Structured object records
-------------------------

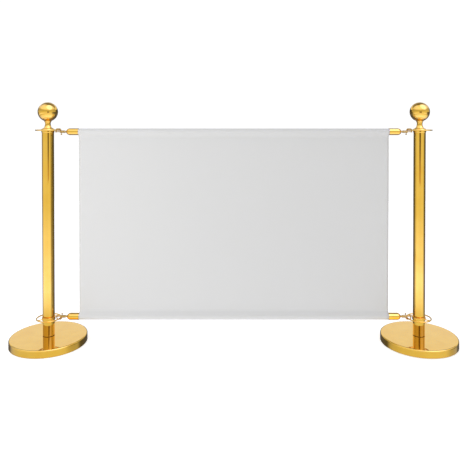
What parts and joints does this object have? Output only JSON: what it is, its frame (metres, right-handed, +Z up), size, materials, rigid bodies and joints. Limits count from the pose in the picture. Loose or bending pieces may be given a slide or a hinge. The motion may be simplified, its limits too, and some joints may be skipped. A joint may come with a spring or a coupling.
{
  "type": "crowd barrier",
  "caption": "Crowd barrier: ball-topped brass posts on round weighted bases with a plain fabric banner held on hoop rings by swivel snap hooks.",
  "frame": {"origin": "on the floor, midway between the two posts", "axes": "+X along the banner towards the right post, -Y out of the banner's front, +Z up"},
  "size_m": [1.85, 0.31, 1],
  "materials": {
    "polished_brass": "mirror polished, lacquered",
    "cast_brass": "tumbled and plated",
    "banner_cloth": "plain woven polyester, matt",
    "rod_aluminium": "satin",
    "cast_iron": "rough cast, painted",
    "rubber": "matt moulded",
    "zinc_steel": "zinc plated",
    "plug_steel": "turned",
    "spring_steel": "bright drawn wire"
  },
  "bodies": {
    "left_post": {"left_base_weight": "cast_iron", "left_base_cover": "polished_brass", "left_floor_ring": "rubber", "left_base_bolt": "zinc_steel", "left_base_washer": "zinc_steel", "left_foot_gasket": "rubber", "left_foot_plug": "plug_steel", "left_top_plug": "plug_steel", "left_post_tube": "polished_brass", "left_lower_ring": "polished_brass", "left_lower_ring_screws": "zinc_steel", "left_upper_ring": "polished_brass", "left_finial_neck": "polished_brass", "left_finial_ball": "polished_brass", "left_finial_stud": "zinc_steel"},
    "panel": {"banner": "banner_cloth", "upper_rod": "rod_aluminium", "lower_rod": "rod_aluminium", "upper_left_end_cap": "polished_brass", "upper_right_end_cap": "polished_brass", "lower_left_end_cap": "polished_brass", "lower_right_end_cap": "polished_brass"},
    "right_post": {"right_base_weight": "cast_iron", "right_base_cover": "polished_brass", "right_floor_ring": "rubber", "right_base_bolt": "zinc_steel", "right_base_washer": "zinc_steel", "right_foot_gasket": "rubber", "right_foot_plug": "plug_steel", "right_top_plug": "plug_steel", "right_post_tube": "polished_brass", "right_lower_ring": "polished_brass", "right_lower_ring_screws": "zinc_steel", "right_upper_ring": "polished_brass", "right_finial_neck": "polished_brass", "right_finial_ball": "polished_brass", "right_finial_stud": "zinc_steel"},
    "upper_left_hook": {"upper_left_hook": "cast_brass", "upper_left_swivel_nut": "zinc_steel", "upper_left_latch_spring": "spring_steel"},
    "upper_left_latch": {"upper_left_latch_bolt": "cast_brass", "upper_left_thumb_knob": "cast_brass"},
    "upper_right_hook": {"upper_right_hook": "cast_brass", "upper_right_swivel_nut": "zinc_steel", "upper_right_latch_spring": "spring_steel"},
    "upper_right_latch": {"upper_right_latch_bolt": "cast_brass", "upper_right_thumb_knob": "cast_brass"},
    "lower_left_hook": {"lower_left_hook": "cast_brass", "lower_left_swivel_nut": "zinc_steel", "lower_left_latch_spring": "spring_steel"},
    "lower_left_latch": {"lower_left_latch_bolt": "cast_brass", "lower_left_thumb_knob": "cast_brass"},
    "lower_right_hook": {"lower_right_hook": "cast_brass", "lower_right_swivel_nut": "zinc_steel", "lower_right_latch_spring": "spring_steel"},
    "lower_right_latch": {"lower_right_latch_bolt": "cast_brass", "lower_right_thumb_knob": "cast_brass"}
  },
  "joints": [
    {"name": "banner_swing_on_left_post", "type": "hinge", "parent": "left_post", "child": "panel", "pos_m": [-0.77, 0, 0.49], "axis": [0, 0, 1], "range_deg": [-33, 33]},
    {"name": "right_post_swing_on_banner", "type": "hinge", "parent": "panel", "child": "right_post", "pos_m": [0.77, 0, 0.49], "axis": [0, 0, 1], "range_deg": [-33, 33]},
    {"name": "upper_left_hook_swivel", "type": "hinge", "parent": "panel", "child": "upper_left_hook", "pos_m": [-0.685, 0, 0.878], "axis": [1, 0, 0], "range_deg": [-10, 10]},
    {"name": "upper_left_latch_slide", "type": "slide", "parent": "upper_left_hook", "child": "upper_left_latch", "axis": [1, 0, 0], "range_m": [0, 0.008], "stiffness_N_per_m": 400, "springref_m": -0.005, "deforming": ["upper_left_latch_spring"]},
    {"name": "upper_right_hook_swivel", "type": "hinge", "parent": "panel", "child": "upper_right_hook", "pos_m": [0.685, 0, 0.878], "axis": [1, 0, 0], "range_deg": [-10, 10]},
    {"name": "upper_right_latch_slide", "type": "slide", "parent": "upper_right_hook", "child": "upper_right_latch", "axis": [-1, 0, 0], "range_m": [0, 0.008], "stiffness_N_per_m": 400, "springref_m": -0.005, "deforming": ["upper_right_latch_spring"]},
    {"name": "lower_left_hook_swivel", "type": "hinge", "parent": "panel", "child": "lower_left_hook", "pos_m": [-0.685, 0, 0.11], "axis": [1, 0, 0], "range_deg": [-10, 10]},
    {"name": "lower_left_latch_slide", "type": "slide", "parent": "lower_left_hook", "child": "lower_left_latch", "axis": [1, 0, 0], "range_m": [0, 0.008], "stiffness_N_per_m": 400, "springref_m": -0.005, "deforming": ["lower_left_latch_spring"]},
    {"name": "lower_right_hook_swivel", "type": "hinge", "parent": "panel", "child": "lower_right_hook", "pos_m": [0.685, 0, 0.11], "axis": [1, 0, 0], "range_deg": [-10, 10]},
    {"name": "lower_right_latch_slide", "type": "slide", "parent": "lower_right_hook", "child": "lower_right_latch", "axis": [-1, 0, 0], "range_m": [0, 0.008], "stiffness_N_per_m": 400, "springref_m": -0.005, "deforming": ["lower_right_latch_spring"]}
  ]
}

-------------------------

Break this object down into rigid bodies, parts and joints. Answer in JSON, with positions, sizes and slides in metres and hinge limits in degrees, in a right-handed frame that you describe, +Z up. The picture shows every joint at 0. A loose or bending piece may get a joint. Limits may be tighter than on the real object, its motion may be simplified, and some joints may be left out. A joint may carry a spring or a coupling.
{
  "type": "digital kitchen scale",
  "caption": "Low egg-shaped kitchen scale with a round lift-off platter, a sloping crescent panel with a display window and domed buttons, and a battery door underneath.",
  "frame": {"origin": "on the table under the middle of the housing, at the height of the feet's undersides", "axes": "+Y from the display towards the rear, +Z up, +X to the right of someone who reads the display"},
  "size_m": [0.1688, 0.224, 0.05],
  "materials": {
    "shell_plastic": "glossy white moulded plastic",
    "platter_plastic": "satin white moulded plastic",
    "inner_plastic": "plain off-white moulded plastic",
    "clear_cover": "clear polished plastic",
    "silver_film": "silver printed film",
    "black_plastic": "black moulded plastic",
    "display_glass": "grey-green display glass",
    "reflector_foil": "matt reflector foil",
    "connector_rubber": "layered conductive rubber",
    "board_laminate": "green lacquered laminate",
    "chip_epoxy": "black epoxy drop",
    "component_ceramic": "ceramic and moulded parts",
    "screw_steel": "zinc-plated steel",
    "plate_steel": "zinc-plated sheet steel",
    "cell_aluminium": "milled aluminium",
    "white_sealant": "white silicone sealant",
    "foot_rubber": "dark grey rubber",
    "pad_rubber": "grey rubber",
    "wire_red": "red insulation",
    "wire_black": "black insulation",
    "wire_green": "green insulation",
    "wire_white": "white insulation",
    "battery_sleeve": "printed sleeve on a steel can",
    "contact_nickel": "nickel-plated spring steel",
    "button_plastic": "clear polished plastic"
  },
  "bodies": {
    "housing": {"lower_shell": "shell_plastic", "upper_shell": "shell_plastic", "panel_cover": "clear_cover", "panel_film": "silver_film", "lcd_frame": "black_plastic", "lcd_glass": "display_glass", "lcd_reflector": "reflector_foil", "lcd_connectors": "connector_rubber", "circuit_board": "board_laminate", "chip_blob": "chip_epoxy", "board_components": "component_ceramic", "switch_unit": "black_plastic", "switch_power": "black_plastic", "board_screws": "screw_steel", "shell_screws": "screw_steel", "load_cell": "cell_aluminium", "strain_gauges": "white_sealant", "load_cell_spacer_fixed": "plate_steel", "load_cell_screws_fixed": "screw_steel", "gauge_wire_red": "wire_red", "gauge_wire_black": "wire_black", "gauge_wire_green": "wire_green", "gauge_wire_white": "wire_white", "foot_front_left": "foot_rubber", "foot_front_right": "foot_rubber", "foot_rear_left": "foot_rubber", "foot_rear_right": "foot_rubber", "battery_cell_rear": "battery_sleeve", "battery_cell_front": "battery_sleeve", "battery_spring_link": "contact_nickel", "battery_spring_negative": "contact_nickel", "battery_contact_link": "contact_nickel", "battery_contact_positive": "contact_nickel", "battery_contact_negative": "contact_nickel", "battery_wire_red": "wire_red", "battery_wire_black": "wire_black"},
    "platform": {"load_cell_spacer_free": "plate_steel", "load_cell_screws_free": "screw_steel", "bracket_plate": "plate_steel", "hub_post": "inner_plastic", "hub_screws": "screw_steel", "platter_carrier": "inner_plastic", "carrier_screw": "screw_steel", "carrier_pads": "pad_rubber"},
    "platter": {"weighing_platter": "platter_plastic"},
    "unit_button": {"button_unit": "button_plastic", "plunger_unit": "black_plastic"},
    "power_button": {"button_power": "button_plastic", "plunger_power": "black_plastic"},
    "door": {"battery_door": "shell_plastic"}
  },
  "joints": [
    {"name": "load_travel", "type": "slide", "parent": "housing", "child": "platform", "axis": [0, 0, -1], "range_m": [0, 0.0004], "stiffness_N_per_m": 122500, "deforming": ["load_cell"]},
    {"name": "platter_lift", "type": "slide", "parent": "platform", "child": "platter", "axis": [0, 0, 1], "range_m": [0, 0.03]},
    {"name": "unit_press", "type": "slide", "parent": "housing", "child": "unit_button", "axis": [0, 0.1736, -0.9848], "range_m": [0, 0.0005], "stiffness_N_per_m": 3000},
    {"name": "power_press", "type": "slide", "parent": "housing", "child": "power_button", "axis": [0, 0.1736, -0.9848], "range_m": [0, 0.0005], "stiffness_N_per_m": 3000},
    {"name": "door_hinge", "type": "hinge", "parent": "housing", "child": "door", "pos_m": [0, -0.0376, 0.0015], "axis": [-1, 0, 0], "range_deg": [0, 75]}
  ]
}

-------------------------

Prompt ::
Find each line that has the word "hinge", then copy it out.

Answer to the exercise ::
What parts and joints does this object have? Output only JSON: what it is, its frame (metres, right-handed, +Z up), size, materials, rigid bodies and joints. Limits count from the pose in the picture. Loose or bending pieces may be given a slide or a hinge. The motion may be simplified, its limits too, and some joints may be skipped. A joint may come with a spring or a coupling.
    {"name": "banner_swing_on_left_post", "type": "hinge", "parent": "left_post", "child": "panel", "pos_m": [-0.77, 0, 0.49], "axis": [0, 0, 1], "range_deg": [-33, 33]},
    {"name": "right_post_swing_on_banner", "type": "hinge", "parent": "panel", "child": "right_post", "pos_m": [0.77, 0, 0.49], "axis": [0, 0, 1], "range_deg": [-33, 33]},
    {"name": "upper_left_hook_swivel", "type": "hinge", "parent": "panel", "child": "upper_left_hook", "pos_m": [-0.685, 0, 0.878], "axis": [1, 0, 0], "range_deg": [-10, 10]},
    {"name": "upper_right_hook_swivel", "type": "hinge", "parent": "panel", "child": "upper_right_hook", "pos_m": [0.685, 0, 0.878], "axis": [1, 0, 0], "range_deg": [-10, 10]},
    {"name": "lower_left_hook_swivel", "type": "hinge", "parent": "panel", "child": "lower_left_hook", "pos_m": [-0.685, 0, 0.11], "axis": [1, 0, 0], "range_deg": [-10, 10]},
    {"name": "lower_right_hook_swivel", "type": "hinge", "parent": "panel", "child": "lower_right_hook", "pos_m": [0.685, 0, 0.11], "axis": [1, 0, 0], "range_deg": [-10, 10]},
Break this object down into rigid bodies, parts and joints. Answer in JSON, with positions, sizes and slides in metres and hinge limits in degrees, in a right-handed frame that you describe, +Z up. The picture shows every joint at 0. A loose or bending piece may get a joint. Limits may be tighter than on the real object, its motion may be simplified, and some joints may be left out. A joint may carry a spring or a coupling.
    {"name": "door_hinge", "type": "hinge", "parent": "housing", "child": "door", "pos_m": [0, -0.0376, 0.0015], "axis": [-1, 0, 0], "range_deg": [0, 75]}